Another terrible drive is I-405 south.

“Bothell and Bellevue, that whole corridor in the afternoon turns into a nightmare,” Gehrke said.

When it comes to city streets?

“First Avenue is seeing more action down in Sodo down to West Seattle bridge,” Gehrke said.

Madison Valley is also getting more congested, and good luck still trying to get out of the 'Mercer Mess' despite recent improvements.

“Seattle has crippled itself for decades,” Gehrke said.

WSDOT will spend nearly $10 billion in transportation improvements over the next 16 years.

It could bring some relief but without new infrastructure and transportation options Gerkhe says, traffic as we know it is here to stay.

“I have a vehicle, we used it once this month,” Bob Schultz said.

Schultz says public transportation is the answer; he uses it to get everywhere but many drivers we spoke with on Monday say it’s easier said than done.
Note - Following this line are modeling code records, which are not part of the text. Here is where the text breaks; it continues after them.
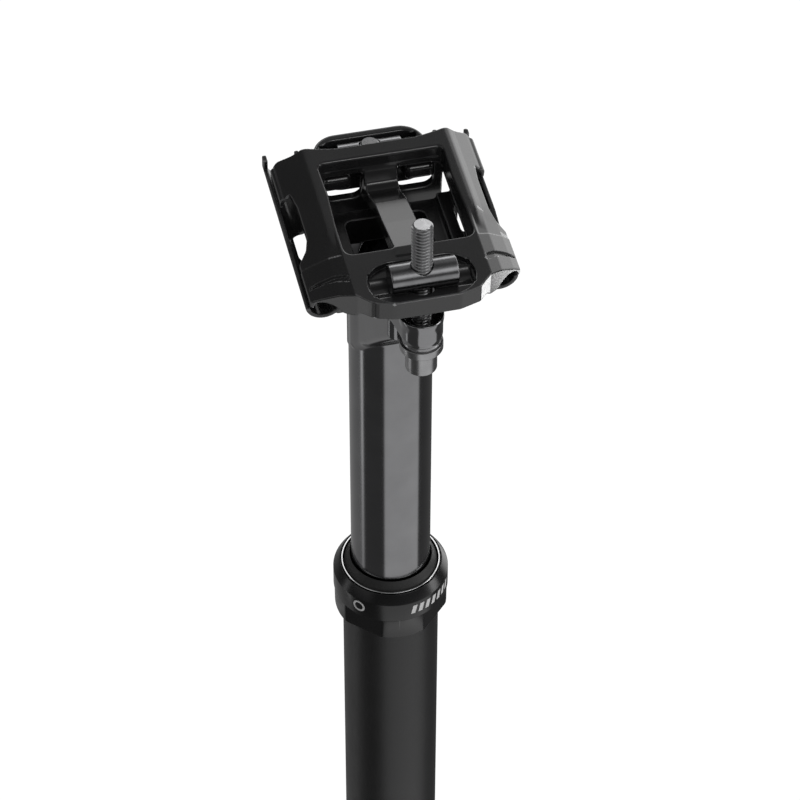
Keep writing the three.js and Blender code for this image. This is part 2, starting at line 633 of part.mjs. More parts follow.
// Cross-section of the cradle's groove under a rail.
function troughSection() {
  const s = new THREE.Shape()
  s.absarc(RAIL_X, RAIL_Z - GAP, CRADLE_GROOVE_R + CRADLE_WALL, Math.PI, 2 * Math.PI)
  s.absarc(RAIL_X, RAIL_Z - GAP, CRADLE_GROOVE_R, 0, -Math.PI, true)
  return s
}

function lowerCradle() {
  const outerR = CRADLE_GROOVE_R + CRADLE_WALL
  const earFoot = RAIL_Z - GAP - 0.2
  const trough = alongY(troughSection(), CRADLE_FRONT, CRADLE_REAR, 12)
  const outerEar = box(RAIL_X + CRADLE_GROOVE_R, RAIL_X + outerR, EAR_FRONT, CRADLE_REAR, earFoot, EAR_TOP)
  const innerEar = box(RAIL_X - outerR, RAIL_X - CRADLE_GROOVE_R, EAR_FRONT, CRADLE_REAR, earFoot, EAR_TOP)
  const link = box(LINK_INNER, SADDLE_HALF_X, CRADLE_FRONT, CRADLE_HALF_Y, LINK_BOTTOM, LINK_TOP)
  const saddle = cut(
    box(-SADDLE_HALF_X, SADDLE_HALF_X, -CRADLE_HALF_Y, CRADLE_HALF_Y, SADDLE_BOTTOM, SADDLE_TOP),
    box(-SADDLE_OPENING_X, SADDLE_OPENING_X, -SADDLE_OPENING_Y, SADDLE_OPENING_Y, SADDLE_BOTTOM - 2, 0),
  ).intersect(rodX(SEAT_R - GAP, 60, 0, 0, SEAT_AXIS_Z, 72))
  const slot = alongZ(roundedRect(SLOT_INNER, SLOT_OUTER, SLOT_FRONT, SLOT_REAR, 2.4), -6, 0, 6)
  const side = cut(join(trough, outerEar, innerEar, link), slot)
  return join(bothSides(side), cut(saddle, bothSides(slot)))
}

// A barrel nut lying along x, centred on its own axis, tapped for an upright bolt.
const barrelNut = (slip) =>
  cut(rodX(NUT_R, NUT_LENGTH, slip, 0, 0, 32), rod(BOLT_R + GAP, -NUT_R - 1, NUT_R + 1).rotate([-CLAMP_PITCH, 0, 0]))

// ---- clamp bolts: M6 socket screws pointing up, with their washers ----
function clampBolt(bottom) {
  const headTop = bottom + BOLT_HEAD_HEIGHT
  const head = turned([
    [0, bottom],
    [BOLT_HEAD_R - 0.5, bottom],
    [BOLT_HEAD_R, bottom + 0.5],
    [BOLT_HEAD_R, headTop],
    [BOLT_R, headTop],
    [BOLT_R, bottom + BOLT_LENGTH - 0.6],
    [BOLT_R - 0.6, bottom + BOLT_LENGTH],
    [0, bottom + BOLT_LENGTH],
  ], COARSE)
  return cut(head, hexagon(4, bottom - 1, bottom + 3.5))
}

const washer = (z) => tube(BOLT_R + GAP, WASHER_R, z, z + WASHER_THICK, COARSE)

// ---- the whole post ----
function placed(item, x, y, z) {
  item.position.set(x, y, z)
  return item
}

function fixedPieces() {
  return [
    mesh('lower_tube', lowerTube(), SATIN_BLACK),
    mesh('collar', collar(), ANODISED),
    mesh('collar_ring', collarRing(), BRIGHT),
    mesh('collar_seal', collarSeal(), RUBBER),
    mesh('wiper_seal', wiperSeal(), RUBBER),
    mesh('upper_bushing', upperBushing(), BEARING),
    mesh('cartridge_rod', cartridgeRod(), BRIGHT),
    mesh('main_piston', mainPiston(), BRASS),
    mesh('rod_nut', rodNut(), STEEL),
    mesh('actuator_housing', actuatorHousing(), ANODISED),
    mesh('lever_pivot_pin', pivotPin(), STEEL),
    mesh('lever_spring', leverSpring(), STEEL),
    mesh('push_pin', pushPin(), BRIGHT),
    mesh('release_lever', releaseLever(), ANODISED),
    mesh('cable_barrel', cableBarrel(), BRASS),
  ]
}

function slidingPieces() {
  const keys = KEY_ANGLES.map((angle, i) => mesh(`guide_key_${i + 1}`, guideKey(angle), BRASS))
  return [
    mesh('upper_post', upperPost(), POST_BLACK),
    ...keys,
    mesh('lower_bushing', lowerBushing(), BEARING),
    mesh('top_out_bumper', topOutBumper(), RUBBER),
    mesh('cartridge_body', cartridgeBody(), STEEL),
    mesh('cartridge_top_plug', cartridgeTopPlug(), STEEL),
    mesh('cartridge_nut', cartridgeNut(), STEEL),
    mesh('cartridge_seal_head', cartridgeSealHead(), BEARING),
    mesh('floating_piston', floatingPiston(), BRASS),
  ]
}

function boltPieces() {
  const frontWasher = FRONT_BOLT_BOTTOM + BOLT_HEAD_HEIGHT + GAP
  const rearWasher = REAR_BOLT_BOTTOM + BOLT_HEAD_HEIGHT + GAP
  return [
    placed(mesh('front_bolt', clampBolt(FRONT_BOLT_BOTTOM), STEEL), 0, FRONT_BOLT_Y, 0),
    placed(mesh('rear_bolt', clampBolt(REAR_BOLT_BOTTOM), STEEL), 0, REAR_BOLT_Y, 0),
    placed(mesh('front_washer', washer(frontWasher), STEEL), 0, FRONT_BOLT_Y, 0),
    placed(mesh('rear_washer', washer(rearWasher), STEEL), 0, REAR_BOLT_Y, 0),
  ]
}

function clampPieces() {
  const clamp = new THREE.Group()
  clamp.position.set(0, CLAMP_Y, CLAMP_Z)
  clamp.rotation.x = radians(CLAMP_PITCH)
  clamp.add(
    mesh('top_clamp', topClamp(), ANODISED),
    placed(mesh('lower_cradle', lowerCradle(), ANODISED), CRADLE_X, 0, 0),
    placed(mesh('front_barrel_nut', barrelNut(NUT_SLIP), STEEL), 0, FRONT_POCKET_Y, FRONT_NUT_Z),
    placed(mesh('rear_barrel_nut', barrelNut(0), STEEL), 0, REAR_POCKET_Y, REAR_NUT_Z),
  )
  return clamp
}

const seatpost = new THREE.Group()
seatpost.add(...fixedPieces(), ...slidingPieces(), ...boltPieces(), clampPieces())

export default seatpost
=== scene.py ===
"""Looks of a height-adjustable seatpost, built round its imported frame.

Shapes are made in millimetres and turned to metres last. The clamp has a frame of its own: x to the
side, y towards the saddle's tail and z up, leaning nose-down on the post.
"""
import json
import math

import bpy
import numpy as np
from mathutils import Matrix, Vector


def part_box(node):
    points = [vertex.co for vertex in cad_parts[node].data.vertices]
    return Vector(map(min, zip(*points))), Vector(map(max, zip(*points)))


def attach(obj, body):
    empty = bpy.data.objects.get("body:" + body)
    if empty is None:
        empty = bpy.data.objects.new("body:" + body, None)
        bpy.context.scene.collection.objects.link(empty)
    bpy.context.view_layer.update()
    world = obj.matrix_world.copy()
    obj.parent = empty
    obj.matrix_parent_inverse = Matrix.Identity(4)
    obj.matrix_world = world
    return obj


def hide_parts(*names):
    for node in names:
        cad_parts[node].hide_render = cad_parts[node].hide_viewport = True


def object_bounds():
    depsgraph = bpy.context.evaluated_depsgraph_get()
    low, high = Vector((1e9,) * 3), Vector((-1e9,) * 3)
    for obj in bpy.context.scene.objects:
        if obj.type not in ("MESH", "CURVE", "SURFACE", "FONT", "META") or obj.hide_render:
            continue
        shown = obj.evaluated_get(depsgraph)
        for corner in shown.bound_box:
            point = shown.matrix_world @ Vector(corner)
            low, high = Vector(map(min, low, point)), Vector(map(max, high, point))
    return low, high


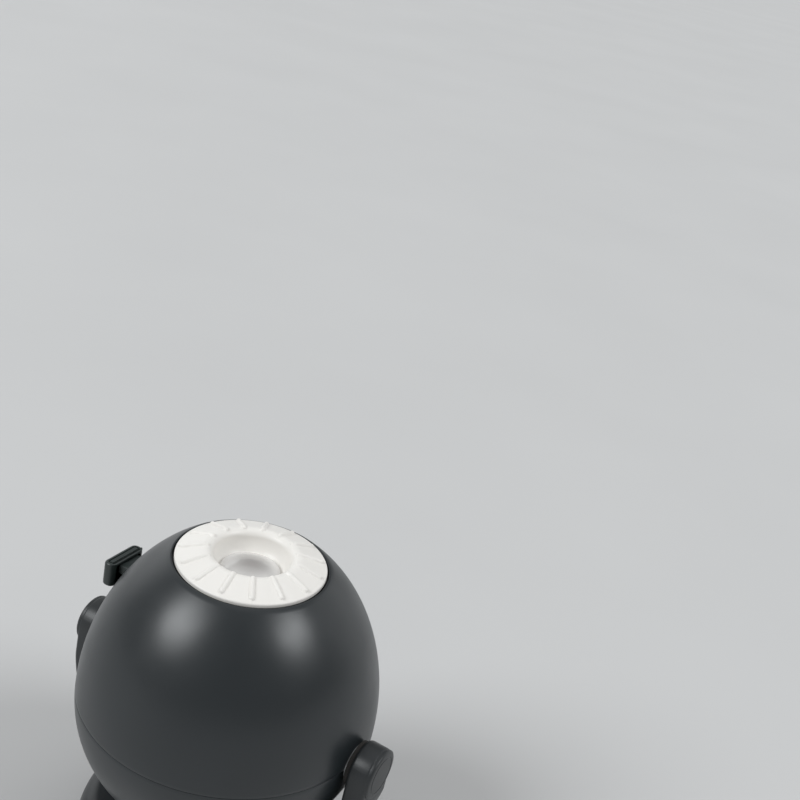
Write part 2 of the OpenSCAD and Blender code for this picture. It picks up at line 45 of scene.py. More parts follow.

“I get a lot of people who say they will but then they take the car anyway,” said one driver.

“Maybe someday I have to bite the bullet and try it,” driver Chaun Westrich said.

Gehrke pointed out the city of Seattle made a mistake decades ago when they stopped laying the groundwork for a train system.

“While they were digging up, putting new tracks on Broadway, I could see the railroad ties over where the old street car used to run in Capitol Hill. We had the answers, we had the solution 50, 60 years ago; we blew it.” Gehrke said.